I find it interesting that once on the field of battle and after his prophetic pronouncement he did something amazing. He ran toward the giant! Tragically, even in exploits of courage people tend to walk carefully and seek to avoid danger trying to gain an edge. David faced his giant and ran toward the problem. He took one stone, hurled it at the giant and the stone flew with amazing accuracy and struck Goliath in the forehead causing him to fall to the ground. He ran to Goliath took the giant’s own sword and cut off his head.
David’s demonstration of Confidence and his response to Faith caused him to act courageously. He faced the giant and rather than trying to fight the giant the normal way he took what he knew, the Name of the Lord, his sling, and a few stones.
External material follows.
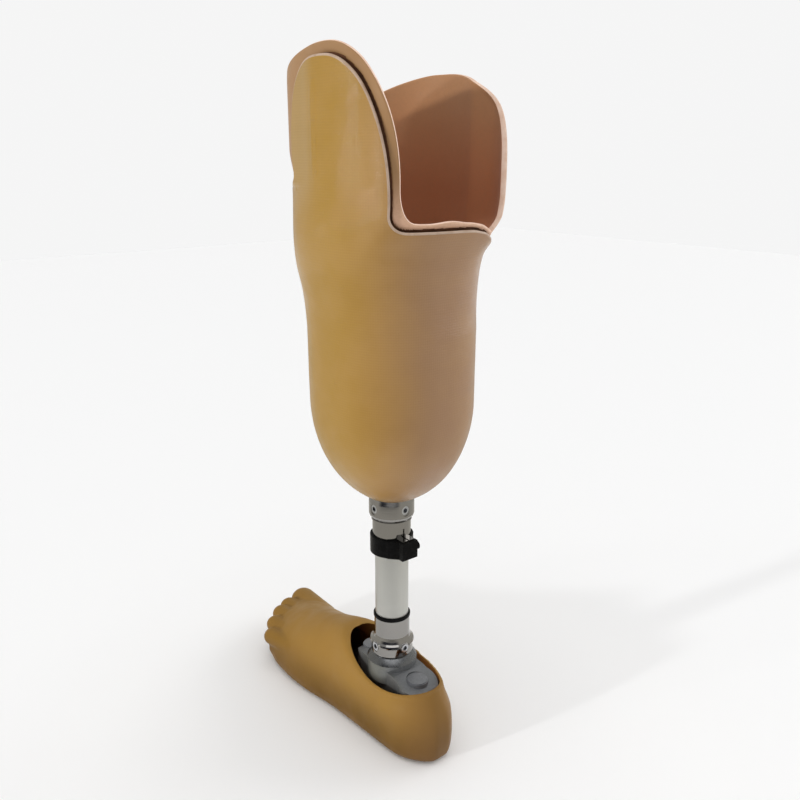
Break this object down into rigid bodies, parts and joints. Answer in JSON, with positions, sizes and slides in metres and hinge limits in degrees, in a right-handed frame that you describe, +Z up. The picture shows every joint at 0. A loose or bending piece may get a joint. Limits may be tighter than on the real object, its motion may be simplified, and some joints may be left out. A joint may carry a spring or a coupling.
{
  "type": "below-knee prosthetic leg",
  "caption": "Modular below-knee prosthesis: soft liner in a laminated socket with high wings, clamped pylon tube and pyramid adapters, spring foot in a toed foot shell.",
  "frame": {"origin": "on the floor, at the middle of the flat sole, straight under the pylon's axis", "axes": "+Z up along the pylon, +Y forwards to the toes, +X medial (towards the other leg)"},
  "size_m": [0.147, 0.3115, 0.5965],
  "materials": {
    "liner_foam": "soft closed-cell foam with a matt skin",
    "gel": "soft gel pad",
    "laminate": "skin-coloured resin laminate over knitted stockinette",
    "steel": "machined",
    "polished": "polished adapter",
    "screws": "bright set screws",
    "black_clamp": "black coated band",
    "tube": "satin anodised",
    "seal": "black rubber",
    "cast_grey": "grey cast adapter",
    "dark_steel": "dark steel",
    "carbon": "carbon laminate",
    "foot_skin": "soft skin-coloured foot shell"
  },
  "bodies": {
    "foot": {"foot_shell": "foot_skin", "foot_adapter": "cast_grey", "adapter_pad": "seal", "adapter_bolts": "dark_steel", "adapter_bolt_caps": "cast_grey", "forefoot_spring": "carbon", "heel_spring": "carbon", "spring_bolts": "dark_steel", "heel_cushion": "seal", "ankle_pyramid": "dark_steel", "pyramid_bolt": "dark_steel"},
    "pylon": {"pylon_tube": "tube", "tube_seal_ring": "seal", "ankle_receiver": "polished", "ankle_fore_aft_set_screws": "screws"},
    "medial_screw": {"ankle_medial_set_screw": "screws"},
    "lateral_screw": {"ankle_lateral_set_screw": "screws"},
    "clamp": {"tube_clamp": "polished", "clamp_band": "black_clamp", "socket_side_set_screws": "screws"},
    "clamp_bolt": {"clamp_screw": "black_clamp"},
    "front_screw": {"socket_front_set_screw": "screws"},
    "rear_screw": {"socket_rear_set_screw": "screws"},
    "socket": {"socket_shell": "laminate", "socket_anchor": "steel", "socket_pyramid": "steel", "anchor_screws": "dark_steel"},
    "liner": {"soft_liner": "liner_foam", "distal_end_pad": "gel"}
  },
  "joints": [
    {"name": "ankle_tilt", "type": "hinge", "parent": "foot", "child": "pylon", "pos_m": [0, 0, 0.0593], "axis": [0, 1, 0], "range_deg": [-7, 7]},
    {"name": "medial_screw_travel", "type": "slide", "parent": "pylon", "child": "medial_screw", "axis": [-1, 0, 0], "range_m": [-0.0041, 0.0041]},
    {"name": "lateral_screw_travel", "type": "slide", "parent": "pylon", "child": "lateral_screw", "axis": [-1, 0, 0], "range_m": [-0.0041, 0.0041]},
    {"name": "clamp_turn", "type": "hinge", "parent": "pylon", "child": "clamp", "pos_m": [0, 0, 0.2], "axis": [0, 0, 1], "continuous": true},
    {"name": "clamp_screw_turn", "type": "hinge", "parent": "clamp", "child": "clamp_bolt", "pos_m": [0, -0.0212, 0.1913], "axis": [1, 0, 0], "continuous": true},
    {"name": "socket_tilt", "type": "hinge", "parent": "clamp", "child": "socket", "pos_m": [0, 0, 0.2577], "axis": [1, 0, 0], "range_deg": [-7, 7]},
    {"name": "front_screw_travel", "type": "slide", "parent": "clamp", "child": "front_screw", "axis": [0, 1, 0], "range_m": [-0.0041, 0.0041]},
    {"name": "rear_screw_travel", "type": "slide", "parent": "clamp", "child": "rear_screw", "axis": [0, 1, 0], "range_m": [-0.0041, 0.0041]},
    {"name": "liner_lift", "type": "slide", "parent": "socket", "child": "liner", "axis": [0, 0, 1], "range_m": [0, 0.35]}
  ],
  "couplings": [
    {"joint": "medial_screw_travel", "follows": "ankle_tilt", "m_per_rad": 0.0328},
    {"joint": "lateral_screw_travel", "follows": "ankle_tilt", "m_per_rad": 0.0328},
    {"joint": "front_screw_travel", "follows": "socket_tilt", "m_per_rad": 0.0328},
    {"joint": "rear_screw_travel", "follows": "socket_tilt", "m_per_rad": 0.0328}
  ]
}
He ran toward the enemy further confusing Goliath and hurled the stone with amazing accuracy rendering him unconscious. He then took the sword of the giant and killed him, beheading him in full view of both armies.
David was incensed by the blasphemy and his commitment to God refused to allow him to accept the status quo. He was disturbed by the lack of confidence he witnessed in the armies of Israel. He trusted God not man and defeated the enemy of God’s people. It was David’s Faith that produced the Courage through Confidence to do this exploit.
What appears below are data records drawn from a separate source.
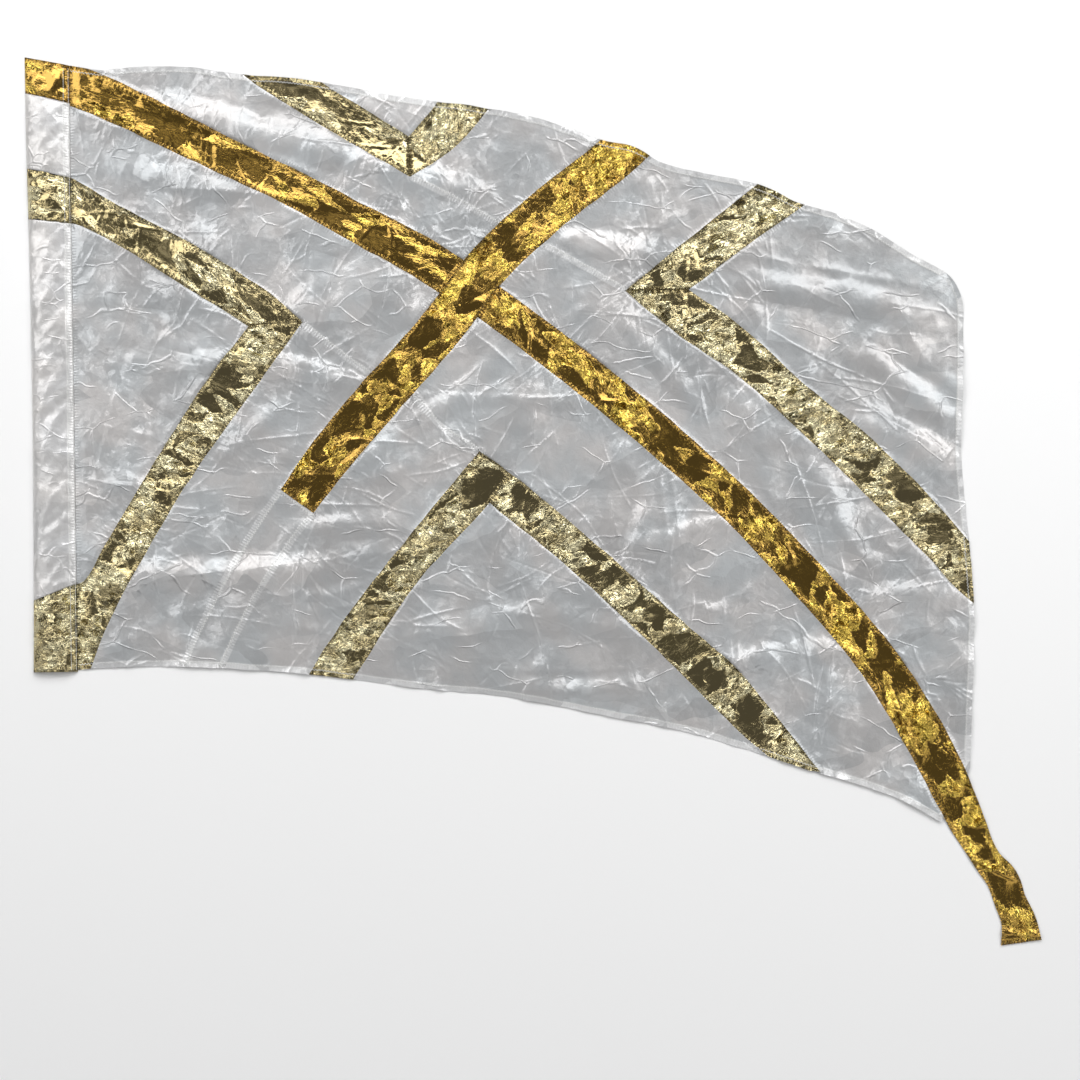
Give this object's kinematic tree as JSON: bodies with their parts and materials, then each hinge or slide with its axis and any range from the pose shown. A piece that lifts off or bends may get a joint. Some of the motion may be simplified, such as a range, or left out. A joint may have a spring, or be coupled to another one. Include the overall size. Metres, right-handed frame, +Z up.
{
  "type": "worship flag",
  "caption": "Pieced silk flag with metallic crossing strips and chevrons, a free strip tail and a pole sleeve down its hoist side, laid out flat with storage folds.",
  "frame": {"origin": "on the floor under the middle of the flag's box", "axes": "+X along the flag from the pole sleeve to the fly, +Y up the sleeve, +Z up from the floor"},
  "size_m": [1.4952, 1.3436, 0.0118],
  "materials": {
    "white_silk": "crinkled translucent lining silk",
    "dark_gold_lame": "crumpled metallic lame, mirror bright",
    "pale_gold_lame": "crumpled metallic lame, mirror bright"
  },
  "bodies": {
    "root": {"cross_strip": "dark_gold_lame", "long_strip_upper": "dark_gold_lame", "long_strip_lower": "dark_gold_lame", "chevron_bottom_left": "pale_gold_lame", "chevron_bottom_right": "pale_gold_lame", "chevron_top_long": "pale_gold_lame", "chevron_top_short": "pale_gold_lame", "chevron_left_upper": "pale_gold_lame", "chevron_left_lower": "pale_gold_lame", "chevron_right_upper": "pale_gold_lame", "chevron_right_lower": "pale_gold_lame", "panel_top_left": "white_silk", "panel_top_notch": "white_silk", "panel_top_middle": "white_silk", "panel_top_right": "white_silk", "panel_fly_corner": "white_silk", "panel_fly_long": "white_silk", "panel_hoist_upper": "white_silk", "panel_hoist_corner": "white_silk", "panel_hoist_lower": "white_silk", "panel_foot_strip": "white_silk", "panel_foot_middle": "white_silk", "panel_foot_notch": "white_silk", "panel_foot_long": "white_silk", "sleeve_foot": "pale_gold_lame", "sleeve_long": "white_silk", "sleeve_band": "pale_gold_lame", "sleeve_upper": "white_silk", "sleeve_corner": "dark_gold_lame"}
  },
  "joints": []
}
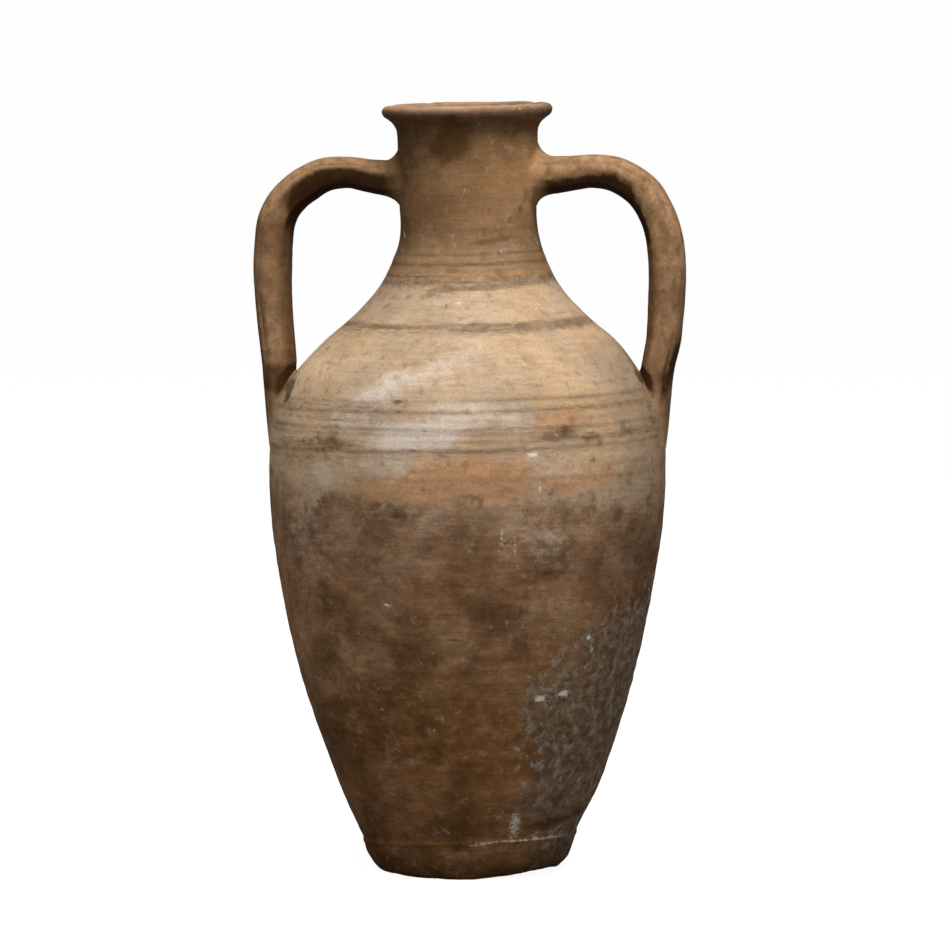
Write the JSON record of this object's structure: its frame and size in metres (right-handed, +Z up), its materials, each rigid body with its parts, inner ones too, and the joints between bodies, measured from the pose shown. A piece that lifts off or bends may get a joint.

What is the message for us? We must never run from our problems or allow them to intimidate us. If Jesus’ victory on the Cross was complete and the Bible says it was, we have hope. If Jesus has all authority in heaven and earth, and the Bible says He does, we have hope. If Jesus has given us that authority and equipped us with the measure of faith to enforce His victory, we are victorious. It is not that we will be someday when we get to heaven, WE ARE!
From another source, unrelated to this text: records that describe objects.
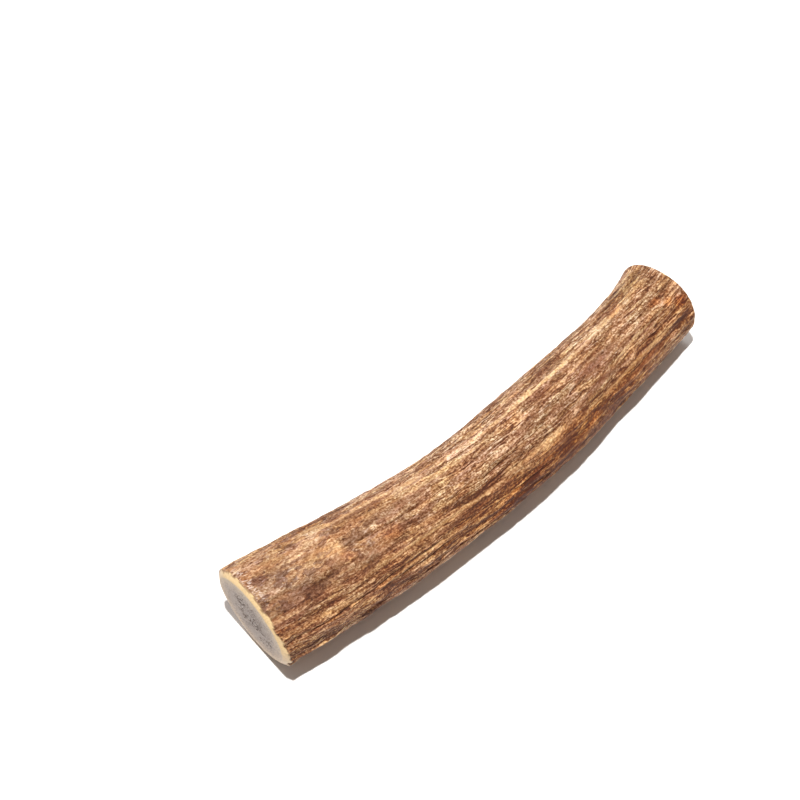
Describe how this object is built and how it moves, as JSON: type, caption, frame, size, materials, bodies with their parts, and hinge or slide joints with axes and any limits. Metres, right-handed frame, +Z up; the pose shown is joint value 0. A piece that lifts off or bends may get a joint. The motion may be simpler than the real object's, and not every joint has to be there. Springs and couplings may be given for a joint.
{
  "type": "antler dog chew",
  "caption": "Cut length of deer antler, gently curved and ridged along its bark, sawn flat at both ends and lying on its side.",
  "frame": {"origin": "under the middle of the bounding box, on the surface that the antler lies on", "axes": "+X along the antler from its wide sawn end to its narrow one, +Z up, the hollow side of the bend towards +Y"},
  "size_m": [0.1824, 0.0406, 0.0342],
  "materials": {
    "antler": "dull furrowed bark, brown with cream streaks, and smooth cream bone on the sawn ends"
  },
  "bodies": {
    "root": {"antler": "antler"}
  },
  "joints": []
}
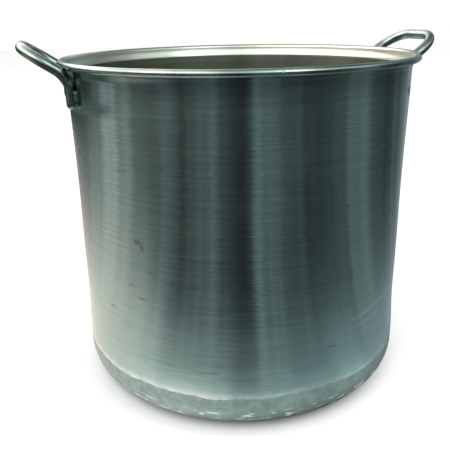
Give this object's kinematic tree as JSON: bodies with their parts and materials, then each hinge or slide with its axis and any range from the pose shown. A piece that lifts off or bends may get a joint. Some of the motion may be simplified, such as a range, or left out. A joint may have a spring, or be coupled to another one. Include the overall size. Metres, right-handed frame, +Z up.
{
  "type": "brew kettle",
  "caption": "Tall straight-sided stainless brewing pot with a rolled rim, a round-cornered flat bottom and fixed bent-rod loop handles.",
  "frame": {"origin": "centre of the underside, on the surface the kettle stands on", "axes": "+Z up through the mouth, +X towards the right handle, -Y the front"},
  "size_m": [0.457, 0.384, 0.3768],
  "materials": {
    "brushed_stainless": "circumferentially brushed stainless sheet, matte and faintly stained at the bottom corner",
    "polished_rod": "polished stainless rod",
    "weld_metal": "rippled, lightly heat-tinted fillet weld"
  },
  "bodies": {
    "root": {"kettle_shell": "brushed_stainless", "handle_left": "polished_rod", "handle_right": "polished_rod", "weld_left_front_inner": "weld_metal", "weld_left_front_outer": "weld_metal", "weld_left_rear_inner": "weld_metal", "weld_left_rear_outer": "weld_metal", "weld_right_front_inner": "weld_metal", "weld_right_front_outer": "weld_metal", "weld_right_rear_inner": "weld_metal", "weld_right_rear_outer": "weld_metal"}
  },
  "joints": []
}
It is time that we demonstrate who God says we are and rather than trying to be courageous we need to Trust God and in that Trust there will come Confidence and out of that Confidence, we can demonstrate our Faith. It is Faith that produces Courage and we are commissioned to “Do” the Works that Jesus Did and even Greater through the Power of the Holy Spirit.
Believers it is time that we allow our Faith to reach the level of Courage!